### Supplied material ###

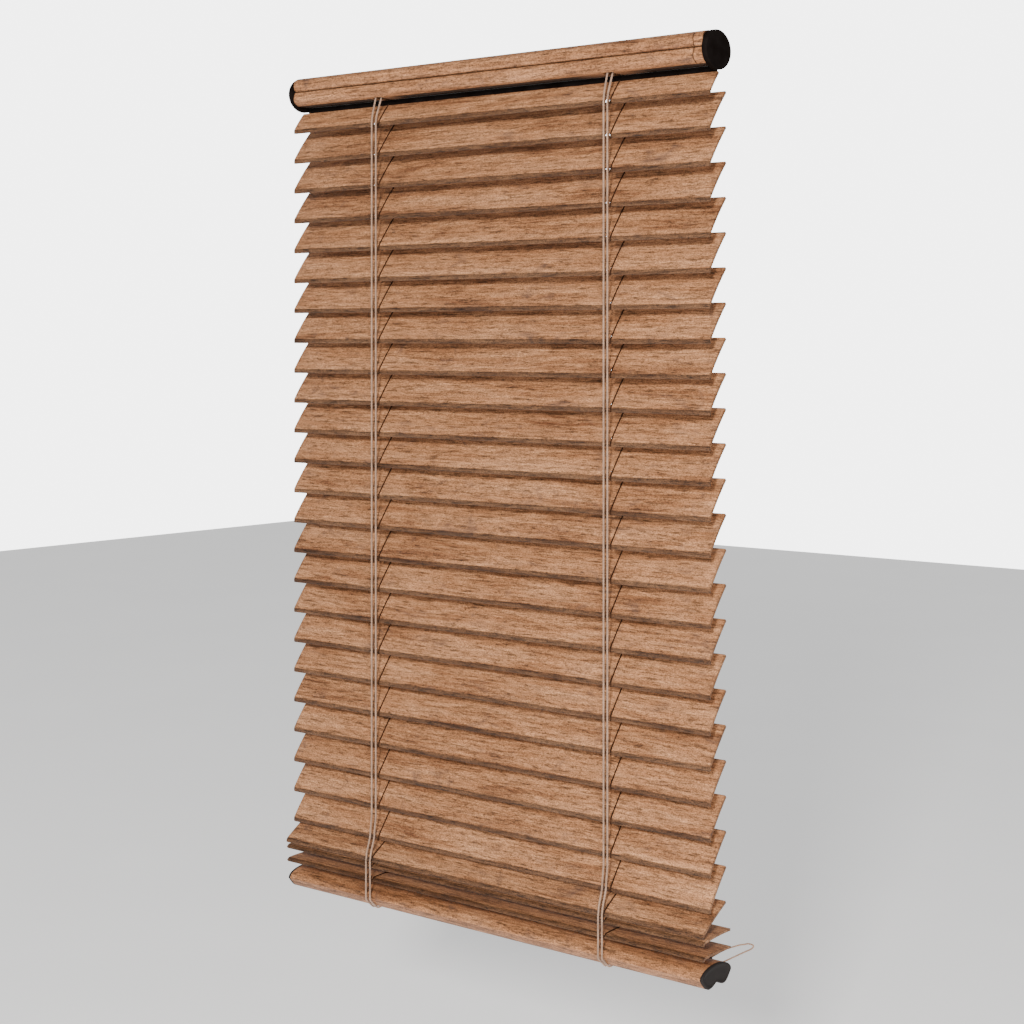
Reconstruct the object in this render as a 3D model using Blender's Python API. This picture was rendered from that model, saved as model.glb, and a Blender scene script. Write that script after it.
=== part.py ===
"""A wood-look Venetian blind, closed, with its slats' front edges down.

The origin is midway between the two mounting brackets, level with their top faces. +X runs along
the slats to the right, -Y is towards the room and +Z is up. Lengths are metres.
"""

import math

import bmesh
import bpy
from mathutils import Vector

# Driving dimensions.
SLAT_CHORD = 0.049
SLAT_LENGTH = 0.603
PITCH = 0.0365
HANGING_SLATS = 23  # full slats at the regular pitch, below the half-width top slat
CLEARANCE = 0.0003  # between two solids that touch in the real blind

# Slats. The section is a crowned face with a lip bent down along its front edge.
SLAT_THICKNESS = 0.0024
SLAT_CROWN = 0.0010
LIP_HEIGHT = 0.0043
CLOSED_TILT = math.radians(52)
TOP_PIVOT_Z = -0.05396
TOP_CHORD = 0.027
TOP_PIVOT_Y = -0.00683
FIRST_PIVOT_Z = -0.0818
SLIT_WIDTH = 0.0032
SLIT_END = 0.0178  # distance of a front slit's closed end from the slat's middle
REAR_SLIT_END = 0.0185
LOW_SLIT_END = 0.0115  # the front slits of the offset slat above the two flat ones
# Name, tilt, Y and Z of the flatter slats that rest on the bottom rail.
LOW_SLATS = (
    ("slat_25", math.radians(31), -0.0060, -0.9146),
    ("slat_26", math.radians(2.8), -0.0005, -0.9342),
    ("slat_27", 0.0, 0.0, -0.9515),
)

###

_Challenge:_ What you return should be the lines from the start of the data through the line with "CLEARANCE = 0.0003", quoted exactly and nothing more.

_Answer below:_
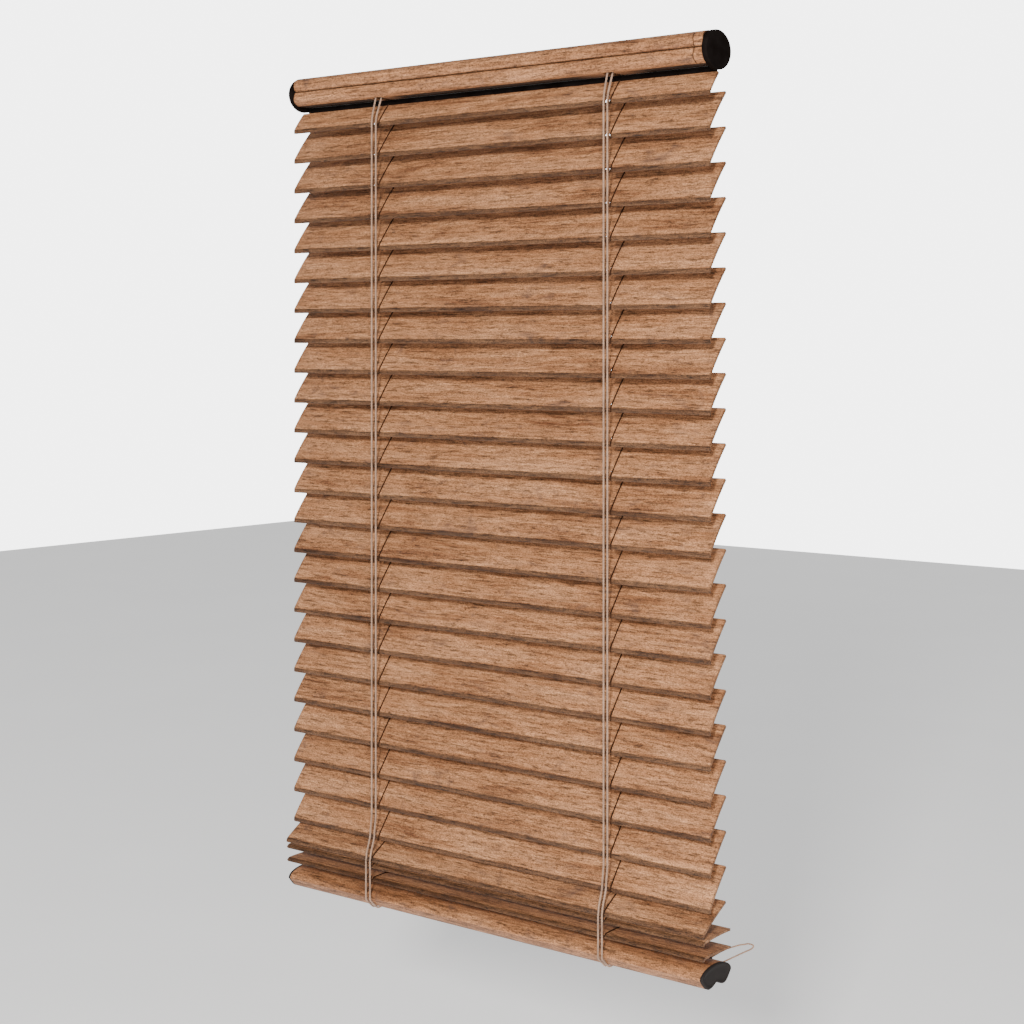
Reconstruct the object in this render as a 3D model using Blender's Python API. This picture was rendered from that model, saved as model.glb, and a Blender scene script. Write that script after it.
=== part.py ===
"""A wood-look Venetian blind, closed, with its slats' front edges down.

The origin is midway between the two mounting brackets, level with their top faces. +X runs along
the slats to the right, -Y is towards the room and +Z is up. Lengths are metres.
"""

import math

import bmesh
import bpy
from mathutils import Vector

# Driving dimensions.
SLAT_CHORD = 0.049
SLAT_LENGTH = 0.603
PITCH = 0.0365
HANGING_SLATS = 23  # full slats at the regular pitch, below the half-width top slat
CLEARANCE = 0.0003  # between two solids that touch in the real blind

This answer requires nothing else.